The Usenet Oracle has pondered your question deeply. Your question was:

> O Oracle, who is truly a blithe spirit,
>
> I was reading Percy Bysshe Shelley's "The Mask of Anarchy," which is
> about the August 16, 1819, police brutality incident at St. Peter's
> Field, Manchester.  The third-to-last stanza is:
>
>               And that slaughter to the nation
>               Shall steam up like inspiration,
>               Eloquent, oracular --
>               A volcano heard afar.
>
> I couldn't help but notice the word "oracular" in there.  What's up
> with that?

And in response, thus spake the Oracle:

} I wish that little episode could be forgotton.  Bother
} that Shelley character.
}
} I'm afraid I had a (minor) hand in that confrontation.  It
} wasn't my fault, though, honest.  You see, the police
} lieutenant had got wind of some impending domestic disorder,
} and he asked me for my advice on the situation.  I told
} him, of course (in the language common at the time) to
} "stay the unrestful hands".
}
} Unfortunately, just as I set out to write out my answer to
} this gentle supplicant (bear in mind that this was before
} the advent of computers), I heard the next supplicant in line
} rehearsing his question:  "How much wood..."  you know the
} one.  And in my sudden extreme irritation, I neglected to
} cross one of my t's.  The police took my advice seriously,
} for which I suppose I can't really fault them, and the
} unrestful hands were slain forthwith.
}
} You owe the Oracle that supplicant's head on a platter.

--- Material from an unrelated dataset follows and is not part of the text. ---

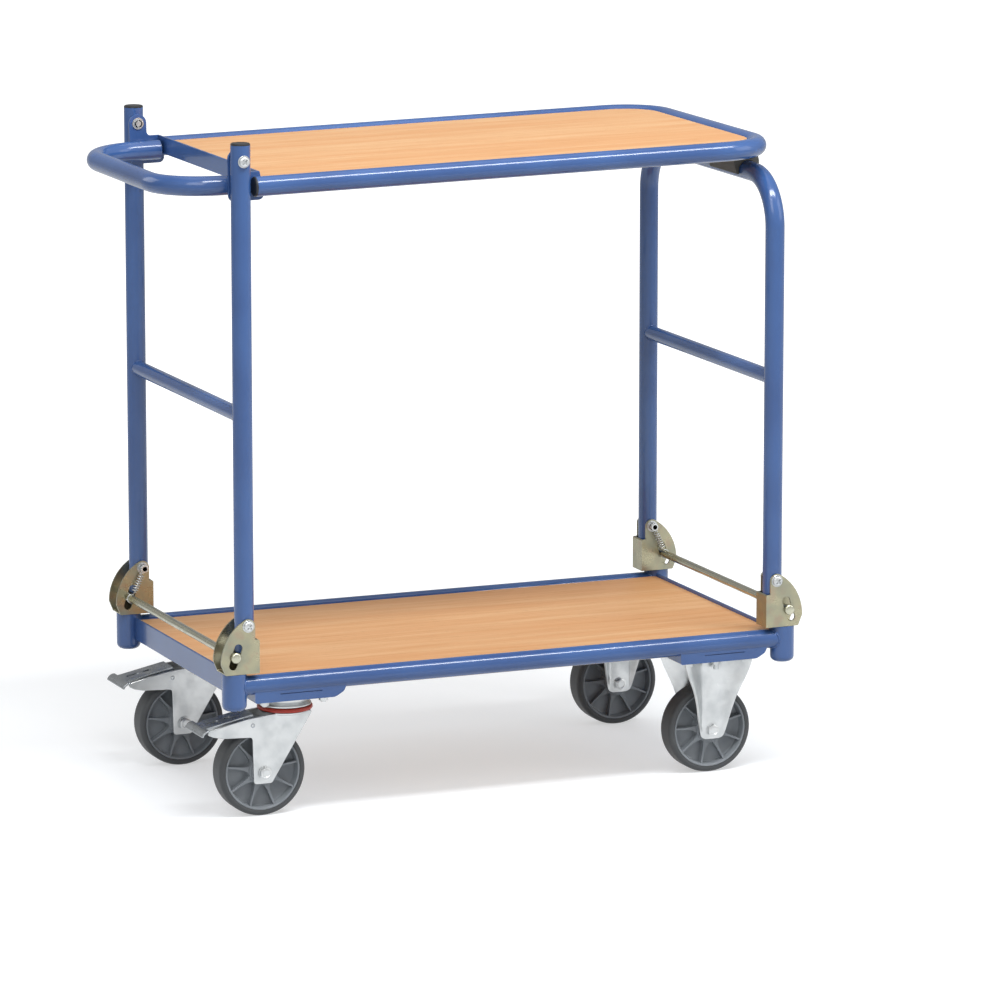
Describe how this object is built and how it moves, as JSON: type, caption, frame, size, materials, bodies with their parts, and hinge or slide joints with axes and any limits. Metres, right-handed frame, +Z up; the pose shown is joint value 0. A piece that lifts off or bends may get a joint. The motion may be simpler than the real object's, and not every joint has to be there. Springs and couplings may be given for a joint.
{
  "type": "folding serving trolley",
  "caption": "Folding serving trolley: a wheeled lower deck with a wood panel, hinged tubular end frames, a swing-over upper deck with a push handle, and braked swivel casters.",
  "frame": {"origin": "on the floor, below the middle of the overall box", "axes": "+X from the handle end to the hoop end, +Y across the trolley to the far side, +Z up out of the decks"},
  "size_m": [0.9324, 0.475, 0.9367],
  "materials": {
    "blue_paint": "smooth blue powder coat on steel tube",
    "beech": "beech-look board, satin, grain along the trolley",
    "yellow_zinc": "yellow passivated zinc on pressed sheet and rod",
    "bright_zinc": "bright zinc plating",
    "black_plastic": "black moulded plugs",
    "clip_rubber": "dark grey, slightly flexible",
    "tyre_rubber": "solid grey rubber tyre",
    "rim_plastic": "grey moulded wheel body",
    "red_seal": "red dust ring of the swivel race",
    "pedal_steel": "dark steel brake pedal"
  },
  "bodies": {
    "chassis": {"chassis_frame": "blue_paint", "lower_panel": "beech", "hinge_bracket_left_near": "yellow_zinc", "hinge_bracket_left_far": "yellow_zinc", "hinge_bracket_right_near": "yellow_zinc", "hinge_bracket_right_far": "yellow_zinc", "hinge_bolt_left_near": "bright_zinc", "hinge_bolt_left_far": "bright_zinc", "hinge_bolt_right_near": "bright_zinc", "hinge_bolt_right_far": "bright_zinc", "lock_spring_left_near": "bright_zinc", "lock_spring_left_far": "bright_zinc", "lock_spring_right_near": "bright_zinc", "lock_spring_right_far": "bright_zinc", "swivel_top_near": "bright_zinc", "swivel_top_far": "bright_zinc", "dust_seal_near": "red_seal", "dust_seal_far": "red_seal", "fixed_fork_near": "bright_zinc", "fixed_fork_far": "bright_zinc", "fixed_near_axle": "bright_zinc", "fixed_far_axle": "bright_zinc"},
    "lock_rod_left": {"lock_rod_left": "yellow_zinc"},
    "lock_rod_right": {"lock_rod_right": "yellow_zinc"},
    "left_frame": {"upright_near": "blue_paint", "upright_far": "blue_paint", "upright_cap_near": "black_plastic", "upright_cap_far": "black_plastic", "deck_bolt_near": "bright_zinc", "deck_bolt_far": "bright_zinc", "left_cross_tube": "blue_paint"},
    "right_frame": {"right_hoop": "blue_paint", "right_cross_tube": "blue_paint"},
    "upper_deck": {"deck_tube": "blue_paint", "deck_panel": "beech", "deck_end_bar": "blue_paint", "deck_handle": "blue_paint", "deck_slat_1": "blue_paint", "deck_slat_2": "blue_paint", "deck_slat_3": "blue_paint", "deck_lug_near": "blue_paint", "deck_lug_far": "blue_paint", "deck_plug_near": "black_plastic", "deck_plug_far": "black_plastic", "snap_clip_near": "clip_rubber", "snap_clip_far": "clip_rubber"},
    "swivel_near": {"swivel_fork_near": "bright_zinc", "swivel_near_axle": "bright_zinc"},
    "swivel_far": {"swivel_fork_far": "bright_zinc", "swivel_far_axle": "bright_zinc"},
    "brake_near": {"brake_pedal_near": "pedal_steel"},
    "brake_far": {"brake_pedal_far": "pedal_steel"},
    "swivel_wheel_near": {"swivel_near_tyre": "tyre_rubber", "swivel_near_rim": "rim_plastic"},
    "swivel_wheel_far": {"swivel_far_tyre": "tyre_rubber", "swivel_far_rim": "rim_plastic"},
    "fixed_wheel_near": {"fixed_near_tyre": "tyre_rubber", "fixed_near_rim": "rim_plastic"},
    "fixed_wheel_far": {"fixed_far_tyre": "tyre_rubber", "fixed_far_rim": "rim_plastic"}
  },
  "joints": [
    {"name": "left_fold", "type": "hinge", "parent": "chassis", "child": "left_frame", "pos_m": [-0.36325, 0, 0.279], "axis": [0, 1, 0], "range_deg": [0, 88.5]},
    {"name": "deck_swing", "type": "hinge", "parent": "left_frame", "child": "upper_deck", "pos_m": [-0.36325, 0, 0.9126], "axis": [0, 1, 0], "range_deg": [-269.1, 0]},
    {"name": "right_fold", "type": "hinge", "parent": "chassis", "child": "right_frame", "pos_m": [0.42675, 0, 0.279], "axis": [0, 1, 0], "range_deg": [-96.2, 0]},
    {"name": "lock_rod_left_slide", "type": "slide", "parent": "chassis", "child": "lock_rod_left", "axis": [-0.3065, 0, -0.9519], "range_m": [0, 0.0115], "stiffness_N_per_m": 1500, "springref_m": -0.012, "deforming": ["lock_spring_left_near", "lock_spring_left_far"]},
    {"name": "lock_rod_right_slide", "type": "slide", "parent": "chassis", "child": "lock_rod_right", "axis": [0.3065, 0, -0.9519], "range_m": [0, 0.0115], "stiffness_N_per_m": 1500, "springref_m": -0.012, "deforming": ["lock_spring_right_near", "lock_spring_right_far"]},
    {"name": "swivel_near_turn", "type": "hinge", "parent": "chassis", "child": "swivel_near", "pos_m": [-0.28525, -0.1625, 0.1455], "axis": [0, 0, 1], "continuous": true},
    {"name": "swivel_far_turn", "type": "hinge", "parent": "chassis", "child": "swivel_far", "pos_m": [-0.28525, 0.1625, 0.1455], "axis": [0, 0, 1], "continuous": true},
    {"name": "brake_near_press", "type": "hinge", "parent": "swivel_near", "child": "brake_near", "pos_m": [-0.34125, -0.1625, 0.13], "axis": [0, 1, 0], "range_deg": [-8, 0]},
    {"name": "brake_far_press", "type": "hinge", "parent": "swivel_far", "child": "brake_far", "pos_m": [-0.34125, 0.1625, 0.13], "axis": [0, 1, 0], "range_deg": [-8, 0]},
    {"name": "swivel_wheel_near_spin", "type": "hinge", "parent": "swivel_near", "child": "swivel_wheel_near", "pos_m": [-0.32425, -0.1625, 0.0625], "axis": [0, 1, 0], "continuous": true},
    {"name": "swivel_wheel_far_spin", "type": "hinge", "parent": "swivel_far", "child": "swivel_wheel_far", "pos_m": [-0.32425, 0.1625, 0.0625], "axis": [0, 1, 0], "continuous": true},
    {"name": "fixed_wheel_near_spin", "type": "hinge", "parent": "chassis", "child": "fixed_wheel_near", "pos_m": [0.34875, -0.1625, 0.0625], "axis": [0, 1, 0], "continuous": true},
    {"name": "fixed_wheel_far_spin", "type": "hinge", "parent": "chassis", "child": "fixed_wheel_far", "pos_m": [0.34875, 0.1625, 0.0625], "axis": [0, 1, 0], "continuous": true}
  ],
  "couplings": [
    {"joint": "deck_swing", "follows": "left_fold", "ratio": -3.04}
  ]
}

815-07    (dnxxe dist, 3.1 mean)
Selected-By: Michael Nolan <nolan@tssi.com>

The Usenet Oracle has pondered your question deeply. Your question was:

> Dearest Oracle, who drives the coolest cars and who never gives
> the finger when cut off in traffic,  I need a REAL quick answer
> to this problem.
>
> I'm currently sitting in the left turn lane at the corner of
> Higgins and Mannheim.  The left turn arrow has just come on
> but there is a squirrel right in front of my car.  Should I
> wait until he gets out of the way risking the wrath of the,
> oh, 15 or so cars behind me or should I just turn the little
> bugger into road pizza in the name of traffic flow?
>
> Please hurry.  I think I have about 15 milliseconds until the
> guy behind me starts leaning on his horn.

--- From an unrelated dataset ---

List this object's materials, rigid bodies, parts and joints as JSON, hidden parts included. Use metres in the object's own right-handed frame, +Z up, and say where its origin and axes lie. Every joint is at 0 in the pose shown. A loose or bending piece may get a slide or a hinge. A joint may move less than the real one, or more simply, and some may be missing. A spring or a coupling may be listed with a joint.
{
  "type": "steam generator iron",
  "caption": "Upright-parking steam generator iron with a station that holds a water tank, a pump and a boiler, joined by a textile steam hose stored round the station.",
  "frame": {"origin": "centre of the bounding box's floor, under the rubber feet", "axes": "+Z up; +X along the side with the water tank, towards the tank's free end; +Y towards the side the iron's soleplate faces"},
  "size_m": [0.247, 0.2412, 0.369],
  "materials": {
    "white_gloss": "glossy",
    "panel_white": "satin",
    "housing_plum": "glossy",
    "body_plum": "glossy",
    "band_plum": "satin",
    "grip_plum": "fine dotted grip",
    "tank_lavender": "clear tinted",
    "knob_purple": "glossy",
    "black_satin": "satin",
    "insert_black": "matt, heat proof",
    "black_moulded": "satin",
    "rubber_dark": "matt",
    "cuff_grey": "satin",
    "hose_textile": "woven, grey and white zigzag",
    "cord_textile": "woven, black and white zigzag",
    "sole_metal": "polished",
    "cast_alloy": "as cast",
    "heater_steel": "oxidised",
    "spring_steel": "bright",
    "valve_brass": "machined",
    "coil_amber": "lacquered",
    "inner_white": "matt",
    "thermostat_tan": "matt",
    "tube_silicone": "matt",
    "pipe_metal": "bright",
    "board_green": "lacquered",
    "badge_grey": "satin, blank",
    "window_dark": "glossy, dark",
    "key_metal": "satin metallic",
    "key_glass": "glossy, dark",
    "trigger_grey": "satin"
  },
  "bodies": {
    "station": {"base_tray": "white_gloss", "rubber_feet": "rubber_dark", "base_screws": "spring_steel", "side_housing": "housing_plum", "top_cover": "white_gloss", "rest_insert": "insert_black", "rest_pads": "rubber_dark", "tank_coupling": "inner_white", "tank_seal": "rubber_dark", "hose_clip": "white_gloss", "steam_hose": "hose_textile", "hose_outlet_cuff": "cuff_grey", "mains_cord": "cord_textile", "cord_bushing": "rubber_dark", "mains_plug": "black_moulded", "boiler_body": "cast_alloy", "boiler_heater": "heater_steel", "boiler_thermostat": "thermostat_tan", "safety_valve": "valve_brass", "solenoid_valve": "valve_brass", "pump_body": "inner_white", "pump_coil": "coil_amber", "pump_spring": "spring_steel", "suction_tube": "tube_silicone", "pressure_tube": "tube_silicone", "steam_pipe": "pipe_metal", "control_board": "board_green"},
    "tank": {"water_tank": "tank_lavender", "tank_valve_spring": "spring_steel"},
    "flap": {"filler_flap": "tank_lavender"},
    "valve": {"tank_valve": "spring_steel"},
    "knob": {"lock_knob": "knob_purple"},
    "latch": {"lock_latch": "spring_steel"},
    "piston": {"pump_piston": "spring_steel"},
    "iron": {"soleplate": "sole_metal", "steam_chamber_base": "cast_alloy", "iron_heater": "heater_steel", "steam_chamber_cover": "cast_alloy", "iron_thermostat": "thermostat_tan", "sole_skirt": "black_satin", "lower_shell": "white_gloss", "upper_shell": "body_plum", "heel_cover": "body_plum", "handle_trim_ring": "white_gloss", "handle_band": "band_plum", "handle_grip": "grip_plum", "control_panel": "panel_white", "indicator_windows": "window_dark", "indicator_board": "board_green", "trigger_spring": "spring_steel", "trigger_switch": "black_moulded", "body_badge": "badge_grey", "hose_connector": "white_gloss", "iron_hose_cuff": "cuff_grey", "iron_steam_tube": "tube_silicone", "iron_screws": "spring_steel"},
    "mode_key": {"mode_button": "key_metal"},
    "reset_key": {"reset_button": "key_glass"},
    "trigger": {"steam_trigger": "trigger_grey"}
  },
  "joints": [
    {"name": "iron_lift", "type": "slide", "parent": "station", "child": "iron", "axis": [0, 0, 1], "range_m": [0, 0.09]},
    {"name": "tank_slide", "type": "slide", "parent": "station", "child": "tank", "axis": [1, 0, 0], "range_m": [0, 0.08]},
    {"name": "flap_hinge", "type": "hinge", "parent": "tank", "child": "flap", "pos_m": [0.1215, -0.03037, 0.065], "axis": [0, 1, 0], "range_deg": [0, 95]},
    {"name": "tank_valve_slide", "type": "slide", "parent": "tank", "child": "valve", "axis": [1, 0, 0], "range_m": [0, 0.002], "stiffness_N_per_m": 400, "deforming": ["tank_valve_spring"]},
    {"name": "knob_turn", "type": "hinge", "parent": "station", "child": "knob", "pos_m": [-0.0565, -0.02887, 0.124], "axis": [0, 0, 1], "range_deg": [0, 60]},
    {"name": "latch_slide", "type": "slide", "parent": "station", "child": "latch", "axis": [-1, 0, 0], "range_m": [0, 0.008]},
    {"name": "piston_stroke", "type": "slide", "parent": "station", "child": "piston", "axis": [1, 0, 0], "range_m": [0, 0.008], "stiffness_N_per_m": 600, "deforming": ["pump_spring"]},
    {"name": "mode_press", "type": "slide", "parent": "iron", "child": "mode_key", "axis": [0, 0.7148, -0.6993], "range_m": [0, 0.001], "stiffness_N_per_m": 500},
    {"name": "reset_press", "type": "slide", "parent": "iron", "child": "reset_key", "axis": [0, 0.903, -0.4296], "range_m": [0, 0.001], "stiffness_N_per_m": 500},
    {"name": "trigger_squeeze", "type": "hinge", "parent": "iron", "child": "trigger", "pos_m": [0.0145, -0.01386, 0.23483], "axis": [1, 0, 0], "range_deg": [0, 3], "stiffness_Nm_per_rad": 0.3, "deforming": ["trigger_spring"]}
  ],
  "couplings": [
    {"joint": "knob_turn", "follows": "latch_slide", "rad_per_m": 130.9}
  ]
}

And in response, thus spake the Oracle:

} You have reached the useanet oracle, providing answers for 2 millenia!
} If you wish to subscribe to the oracle newsletter press 18373634 now
} if you wish to ask a question push 84736475867363746657 in exaclty 3.65
} seconds if you want to complain about an answer wait for the dial tone
} if you want to ask the woodchuck question press 666 then wait for the
} ZOT if you need to talk to the oracle in person, he is on lunch break
} right now and will be back in fifteen minutes, please hold on.
}       (cheasy music plays)


815-08    (6btGs dist, 3.6 mean)
Selected-By: cierhart@oeonline.com (Otis Viles)

The Usenet Oracle has pondered your question deeply. Your question was:

> Oh mighty and powerful Oracle, please let it be known the answer to
> this question:
>
> Is the Dark Side stronger?

And in response, thus spake the Oracle:

} Yes, but the Far Side is funnier.


815-09    (clAsj dist, 3.2 mean)
Selected-By: Michael Nolan <nolan@tssi.com>

The Usenet Oracle has pondered your question deeply. Your question was:

> Oh Oracle, most sage,
>
> How can I deal with the pain of divorce and the separation from
> my children?

And in response, thus spake the Oracle:

} Get a knit stocking cap, a black sweatsuit, and a pair of $150 gloves.
} Put your passport, a fake beard, a shovel, and $10,000 in the Bronco.
} Call a limo to take you to the airport.  Wait a minute.  Didn't I
} give you this advice almost TWO YEARS ago?  What's the problem?
}
} You owe the Oracle a treatise entitled, "How the pampering of athletes
} in America severely distorts their sense of responsibility," and if
} you want me to leave you alone, LEAVE ME ALONE!


815-10    (bqCub dist, 3.0 mean)
Selected-By: Darkmage <IDDAVIS@vms.cis.pitt.edu>

The Usenet Oracle has pondered your question deeply. Your question was:

> Which is better, cake or pie?

And in response, thus spake the Oracle:

} Choosing between cake and pie can be a difficult decision indeed.  We
} will have to look at the features available in each so you can decide
} which is better for you.
}
} Both come with a wide range of installation packages, ranging from easy
} starting kits, to the do it all yourself 'scratch' method.
}
} Both will work with your existing hardware.  You will not need to
} upgrade your spoon or your bowl.
}
} Although pie is a strong contender in the Thanksgiving market, it
} doesn't even compete with cake when it comes to birthdays.
}
} Cake has an interesting 'cupcake' option you might like.
}
} Most cake systems require the use of 'frosting', which has to be
} assembled separately.
}
} Cake is simple, but nothing is supposed to be easier than pie.
}
} Now that you have all the facts, you can make an informed decision. The
} Oracle personally suggests you learn both systems, since they are both
} quite useful.
}
} You owe the oracle an electric mixer.